Jack Tinker (15 February 1938 – 28 October 1996) was an English theatre critic.
Tinker made his reputation on the Brighton Evening Argus, before becoming theatre critic for the Daily Mail in 1972 where he worked for twenty-four years. He became the president of the Critics' Circle and the "most influential and most popular" of the London theatre critics until his death of a heart attack, aged fifty-eight.[1] Lights in the West End were dimmed in his honour – a gesture usually reserved for deceased actors.[2]

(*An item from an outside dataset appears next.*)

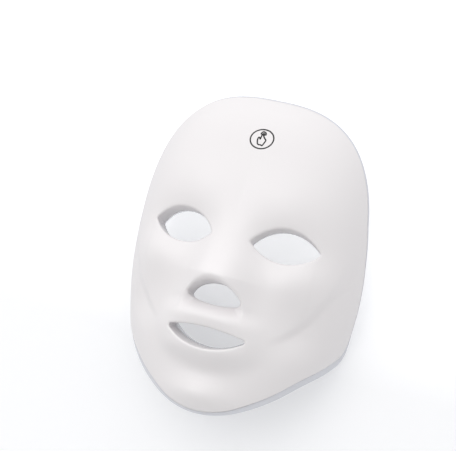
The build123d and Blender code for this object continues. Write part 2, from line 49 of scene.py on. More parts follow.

His obituary in The Independent reported that "Jack Tinker saw himself as in and of the theatre, a critic from inside the boundary who could be as savage as any of the outsiders but who always knew precisely what he was being savage about." His appearance was distinctive, too: "Flamboyant in manner and dress and often sporting a ponytail, Jack was an easily recognisable theatrical character. His wealth of anecdotes and engaging charm not only found him as at home at a restaurant table of actors and producers in a West End restaurant but also doing a regular turn entertaining passengers on the QE2 when he took a break from reviewing."[1]
Among Tinker's notable reviews was his response to Sarah Kane's Blasted, in which he reported being "disgusted [...] by a play which appears to know no bounds of decency yet has no message to convey by way of excuse" and which he found "utterly without artistic merit".[3]